Target further secured its place in the hearts of parents when it launched sensory-friendly and adaptive kids apparel collections under the Cat & Jack label in 2018. The collections are designed with kids’ physical disabilities and sensitivities in mind, as well as practicality for the parents caring for them. Features such as flat seams, tag-free shirts, magnetic buttons, snap-up shirt backs, reinforced belt loops and pocket-free jeans are strategically disguised to make the clothing look identical to the brands’ traditional styles, giving kids the confidence to wear their clothes proudly.

Earlier this year, Tommy Hilfiger expanded its existing line of inclusive clothing with the launch of the spring 2018 Tommy Adaptive collection. The line includes inventive improvements on existing adaptive designs for both adults and kids, such as low-front/high-back pants for those in wheelchairs, adjustable waists, side-seam openings, one-handed zippers, wide-leg openings, and adjustable hems to make everything more accessible.

Lands’ End also entered the industry this year with the fall 2018 launch of its Universal brand.
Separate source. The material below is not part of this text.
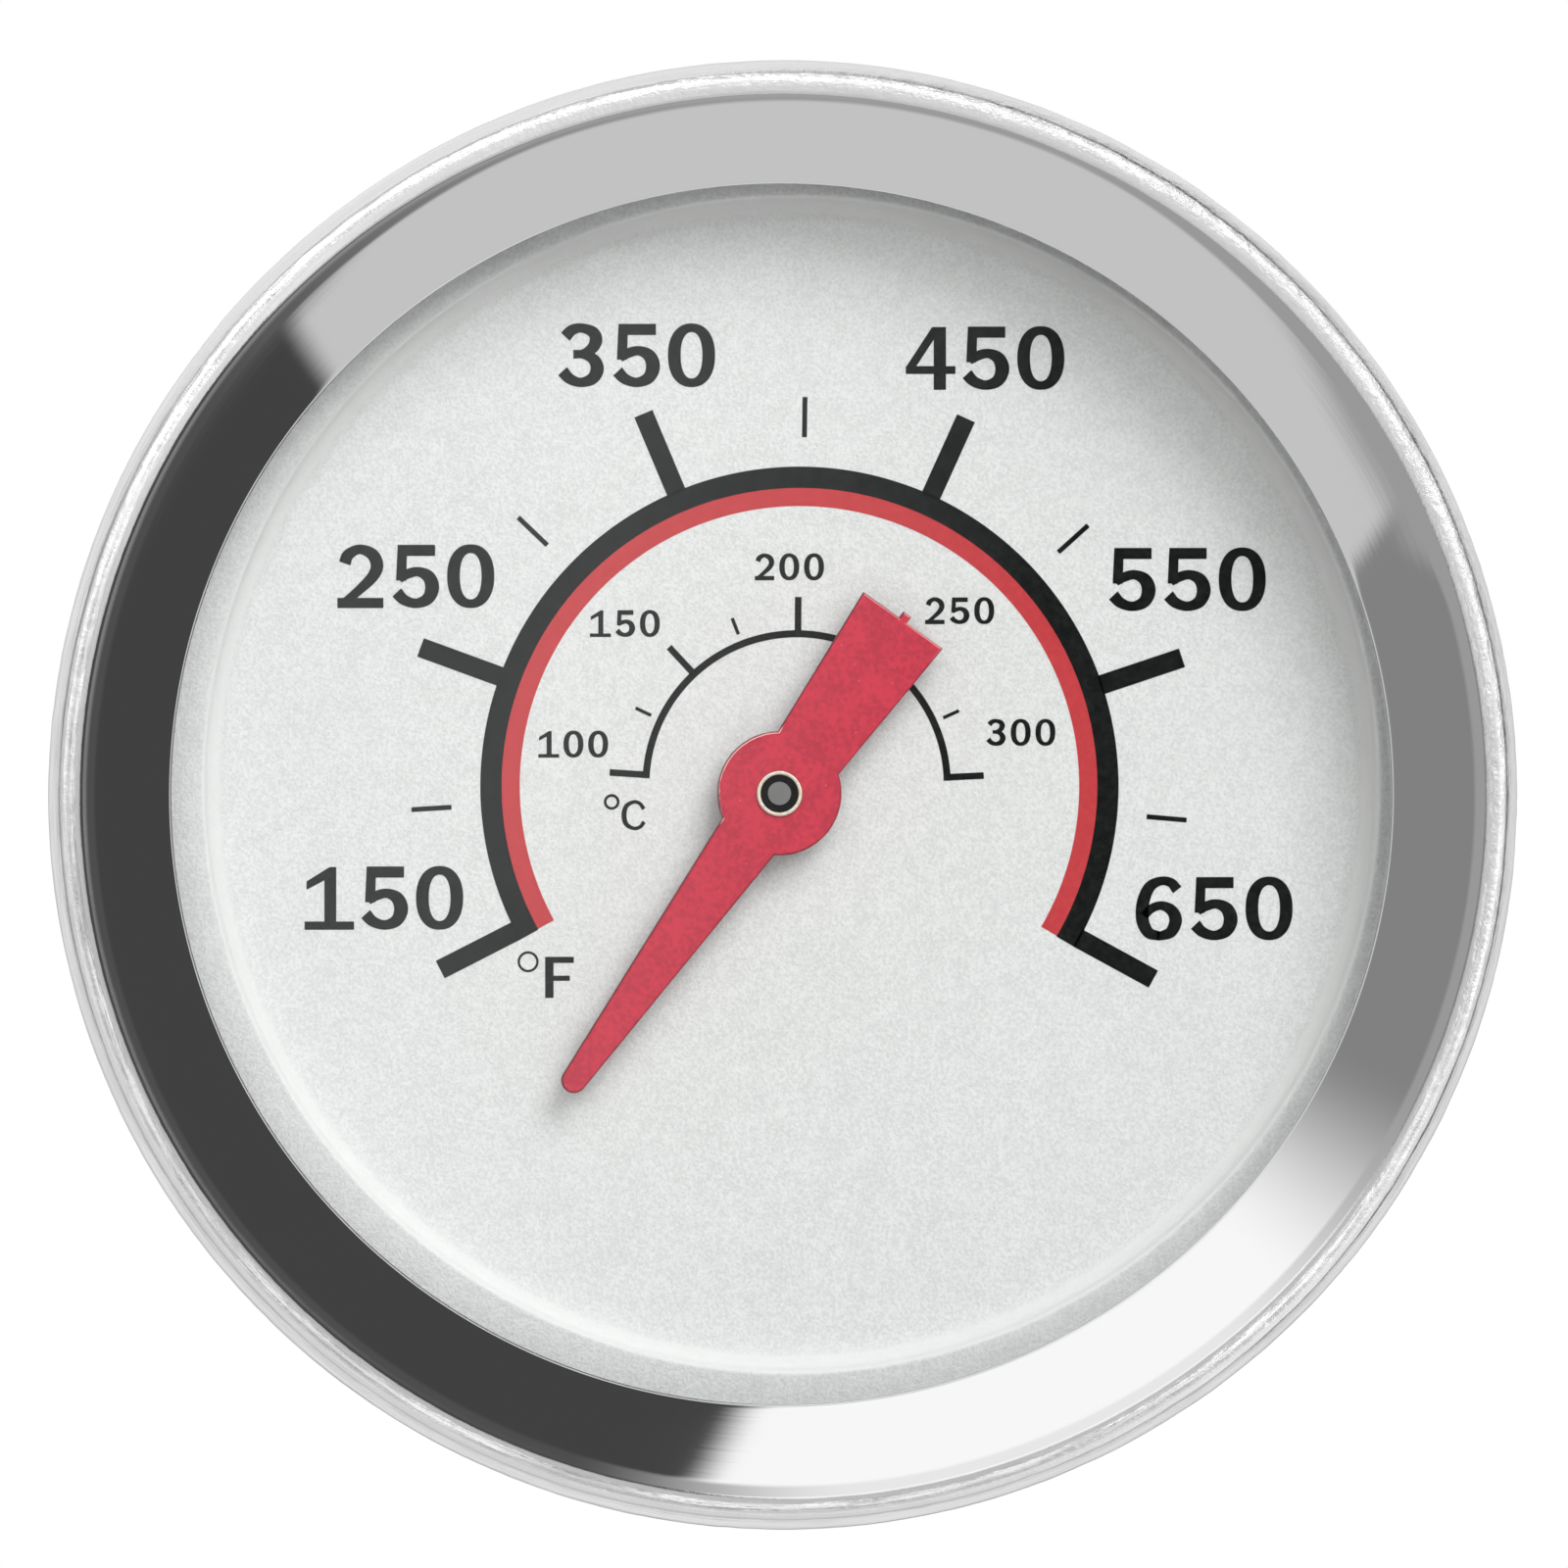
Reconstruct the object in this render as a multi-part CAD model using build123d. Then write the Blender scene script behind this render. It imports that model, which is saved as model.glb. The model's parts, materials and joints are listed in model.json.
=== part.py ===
from build123d import *
import os

# Back-entry bimetal dial thermometer for an oven door or a grill hood. Millimetres.
# The instrument's axis is Y. The dial looks along -Y with its numerals upright along +Z,
# and the stem runs along +Y into the oven. The origin is on the axis, in the plane of the
# seal's face that rests on the door. A "station" below is a place along Y.

# ---- head: bezel, window, dial and case ----
SHEET = 0.5                      # bezel, dial and case are all pressed from this sheet
BEZEL_RADIUS = 30.0              # over the rolled bead
SKIRT_RADIUS = 29.3              # outside of the bezel's side wall
CONE_OUTER_RADIUS = 28.45        # where the polished cone meets the bead
WINDOW_RADIUS = 24.95            # inside edge of the cone
CONE_DROP = 2.1                  # how far the cone sinks from the bead to the window
BEAD_RISE = 0.6                  # the bead's centre stands this far in front of the cone
CRIMP_RADIUS = 26.0              # inside edge of the lip rolled behind the case's flange
CRIMP_BACK = -6.8                # station of that lip's back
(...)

With the slogan “making independence routine,” the collection includes adaptive versions of the brand’s best-selling fashions, as well as a line of specially designed school uniforms.

Even Nike—the top apparel and footwear brand among kids, according to the 2018 Brand Love study—has stepped into adaptive apparel. The Nike FlyEase offers kids a high-performance athletic shoe with discrete adaptive features, such as a lace-free, adjustable strap system to secure the shoe, and extra-wide widths for those with braces or ankle/foot orthotics.

Commitment to consumers

Whether it’s Chuck E. Cheese offering Sensory Sensitive Sunday events for kids on the autism spectrum, grocery stores launching sensory-sensitive shopping hours, or national movie theater brands hosting modified film screenings, it’s obvious that thriving brands are renewing their commitment to putting consumers’ diverse needs first. Expect to see more brands evolve to meet inclusive demands as the number of kids with physical and mental differences and limitations grows.


Brand Love is an annual brand equity tracking study conducted online among a representative sample of US households with children ages six to 12. This year, 8,904 children and their parents evaluated 379 consumer brands across 19 categories as part of the two-month study.